La Corte di Cassazione, sezione penale, con la sentenza n. 1909 depositata il 16 gennaio 2017 interviene in In tema di responsabilità amministrativa degli enti ex D.Lgs. 231 del 2001 e riduzione della somma oggetto di sequestro preventivo e confermato il “principio della prevalenza del contenuto sostanziale dell’atto impugnato e della sua funzione processuale, rispetto alla mera denominazione formale, pertanto, legittimamente i ricorrenti hanno proposto appello avverso l’ordinanza del giudice per l’udienza preliminare che aveva erroneamente qualificato la richiesta quale incidente di esecuzione (cfr. sez. 1, n. 22652 del 22/05/2014, Rv. 259611), e deve riconoscersi come erronea la qualificazione giuridica attribuita all’istanza dei ricorrenti anche dall’ordinanza del Tribunale del riesame in questa sede impugnata.”
La vicenda ha riguardato un provvedimento di sequestro preventivo ai sensi degli artt. 19 e 53 del D.Lgs. n. 231 del 2001 per una somma di poco superiore ai 2 milioni di euro. Oggetto del giudizio di fronte alla Corte di Cassazione è stato proprio l’entità della somma sottoposta a sequestro preventivo dopo che il Tribunale del riesame ha respinto l’istanza volta alla riduzione del sequestro.
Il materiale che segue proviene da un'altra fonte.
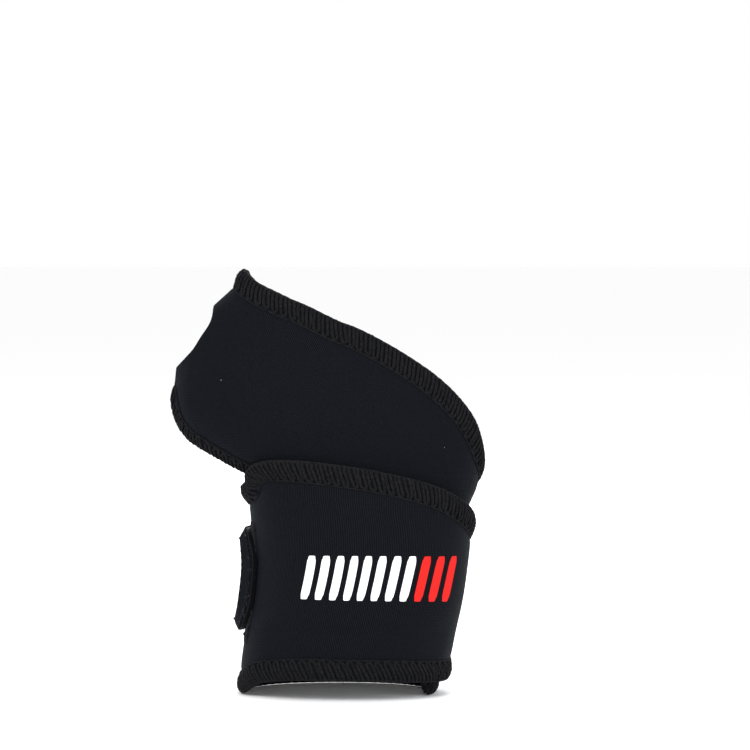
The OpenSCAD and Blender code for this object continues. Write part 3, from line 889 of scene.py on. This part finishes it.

Il Tribunale del riesame aveva respinto l’istanza di riduzione ritenendo, da un lato, che avrebbe dovuto essere rivolta al giudice dell’esecuzione ai sensi dell’art. 667 comma 4 c.p.p., dall’altro, che essa fosse comunque infondata, poiché basata su “una mera perizia di parte”.
L’ordinanza del Tribunale veniva impugnata inanzi alla Corte Suprema.
Per gli Ermellini la perizia di parte, con cui venivano ricalcolati gli importi, può far ridurre il sequestro dei beni dell’imprenditore ai sensi della legge n. 231/2001. Il giudice può ignorarla soltanto motivando sulle ragioni dell’irrilevanza.
Per i giudici del palazzaccio l’istanza del ricorrente non andava qualificata come incidente di esecuzione avendo ad oggetto non le modalità di esecuzione del sequestro preventivo, ma era finalizzata a ottenere la sua riduzione attraverso il dissequestro della differenza tra l’importo del profitto, come calcolato nel corso del procedimento, e il minore importo asseritamente risultante dall’elemento di novità costituito dai conteggi effettuati dalla consulenza tecnica di parte presentata dai ricorrenti.
Viene, ancora, evidenziato dai giudici della Corte Suprema che il ricorso di legittimità avverso le ordinanze emesse in materia di sequestro preventivo o probatorio, è ammesso solo per violazione di legge, in tale nozione dovendosi comprendere sia gli “errores in iudicando” o “in procedendo” sia quei vizi della motivazione così radicali da rendere l’apparato argomentativo posto a sostegno del provvedimento o del tutto mancante oppure privo dei requisiti minimi di coerenza, completezza e ragionevolezza, e quindi inidoneo a rendere comprensibile l’itinerario logico seguito dal giudice.
Per i giudici della corte di legittimità l’ordinanza impugnata presenta proprio un vizio di motivazione, qualora la sentenza si limita ad affermare in modo apodittico che “non è sufficiente a giustificare l’ulteriore riduzione dell’importo una mera consulenza di parte“, senza alcuna indicazione delle ragioni per cui si siano ritenute irrilevanti le deduzioni di cui alla consulenza medesima e, quindi, senza consentire di comprendere quale sia stato il percorso logico che ha portato a ritenere le argomentazioni addotte in tale consulenza inidonee a sostenere le ragioni degli odierni ricorrenti.